Eventually after Major League Baseball was put through the ringer as Seattle and Washington state officials along with Washington Senator Slate Gorton started questioning baseball’s anti-foreigner ownership policy, a compromised was reached. Yamauchi was allowed to buy a significant stake in the franchise but could not be a majority owner.
On July 1, 1992, Yamauchi closed the deal and he and his American partners have run the Mariners franchise since then. Yamauchi’s Seattle representatives has been a good group for the other owners; the Yamauchi’s people knew what buttons to push to get a new Seattle taxpayers funded stadium from the Washington legislature in 1995 after voters said no to a new stadium in 1994.
Major League Baseball has not had a legitimate foreign offer for any American team since 1992. The Belgium-based Interbrew brewery owned the Toronto Blue Jays for five years between 1995 and 2000 after the brewers purchased the Blue Jays owner Labatts (beer). The National Football League has not faced that issue either. The National Basketball Association could be getting a foreign owner if a Reuters report on September 16 is correct.
Russia’s richest man, Mikhail Prokhorov, according to the Reuters article is interested in buying a significant stake in Bruce Ratner’s New Jersey Nets franchise. Ratner has been attempting to move the East Rutherford-based team to the Atlantic Railyards in Brooklyn for four years and just got New York State approval for a scaled-down arena. Ratner’s problem is that he has been losing money on the team since he purchased the franchise in August 2004.

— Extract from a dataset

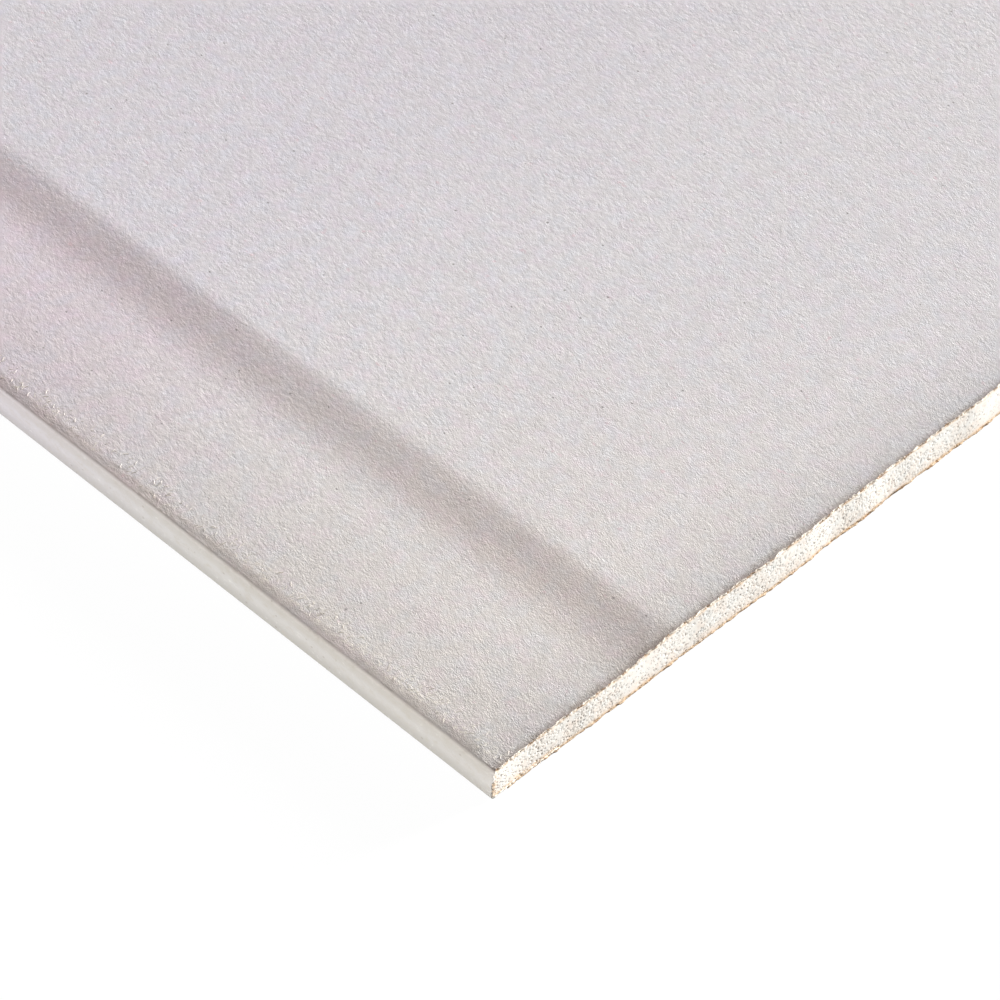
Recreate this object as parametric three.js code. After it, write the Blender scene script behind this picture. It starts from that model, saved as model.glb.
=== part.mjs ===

It seems inconceivable that NBA Commissioner David Stern would mimic Fay Vincent circa 1992 and rattle off reasons why he and his owners would block foreign investors in NBA teams. Stern has been pushing a strategy that has globalized the NBA and basketball with his biggest success to date in making China an NBA hotbed and before that Hong Kong.
In May 2009, Cleveland Cavaliers owner Dan Gilbert completed a deal to sell up to 15 percent of the team to a group of Chinese businessmen including JianHua Huang, who has brokered sponsorships with a number of North American sports teams.
Phil Anschutz’s AEG (Anschutz has a piece of the Los Angeles Lakers) and NBA China are developing arenas throughout China in an effort to not only push the NBA in China but other sports and entertainment at well.
So it will seem that Stern would welcome Prokhorov who has a financial stake in the Russian Super League and the Euroleague’s CSKA Moscow’s basketball team if he passes all of the NBA’s checks.
Ownership groups can be good or bad from the United States or Canada; it is never easy to figure out who will be successful and who will fail. The NHL, which also has global aspirations, has had one non-North American owner.
National Hockey League President Gil Stein and his 22 owners had no problem with the prospect of Japanese money providing the majority funding for the expansion Tampa Bay Lightning franchise in 1992 (along with New York Yankees owner George M. Steinbrenner III). Kokusai Green’s owner Takashi Okubo. The experience was terrible as Okubo was an absentee owner and the team’s finances were a mess. Kokusai Green sold the franchise in 1998. That was the last foreign owner in the NHL. Charles Wang, who purchased the New York Islanders in 2000, was born in Shanghai, China but moved to New York at the age of 8.
Even though Major League Baseball has a sign still up saying Americans only despite increasing globalization and the National Football League has not faced the prospect of having a foreigner buy a team, North American owners have been purchasing European properties in English soccer. MLB’s Texas Rangers (and NHL Dallas Stars) owner teamed up with former NHL Montreal Canadiens owner George Gillett to purchase the English Premier League’s Liverpool F. C.
In 2006, NFL Cleveland Browns owner Randy Lerner bought Aston Villa. The year before, the Tampa Bay Buccaneers Glazier family purchased Manchester United.
Former Detroit Pistons executive and Minor League Baseball owner Andrew Appleby purchased the Derby County Football Club of the Premiership in 2008. Another American owner, Stan Kroenke (NBA’s Denver Nuggets, NHL Colorado Avalanche, MLS Colorado Rapids, National Lacrosse League’s Colorado Mammoth, NFL’s St. Louis Rams and the Altitude Sports and Entertainment regional cable TV network in the Rocky Mountain states) is the largest share holder of the North London-based Arsenal FC.
Major League sports teams are not cheap and there are not a lot of Americans who could afford purchasing a team. If Prokhorov is indeed interested in the New Jersey Nets, NBA Commissioner David Stern would be foolish to turn a deaf ear to him. The founder of the Kontinental Hockey League, the Russian billionaire Alexander Medvedev claimed last May that he wanted to buy an NHL team and move it to Quebec City.
If Jim Balsille thinks the NHL has given him a difficult time in attempting to buy the Phoenix Coyotes and moving the franchise to Hamilton, Ontario, Balsille’s case against the NHL would be child’s play compared to an attempt by Medvedev to buy an NHL franchise. Medvedev started a new Russian league that went after NHL players and signed a few including Alexander Radulov who left his Nashville team while under contract to play for Salavat Yulaev Ufa in 2008-09.
It is only a matter of time before some North American franchises are purchased by non-Americans and non-Canadians. Americans are snapping up English Premiership League teams why wouldn’t major money people from Europe or Asia not jump at the opportunity at a North American team? Fay Vincent is no longer guarding the gate like he did on that cold January night in the middle of Times Square in January 1992. The xenophobic policy of Major League Baseball of 1992 made no sense. It makes even less sense in 2009.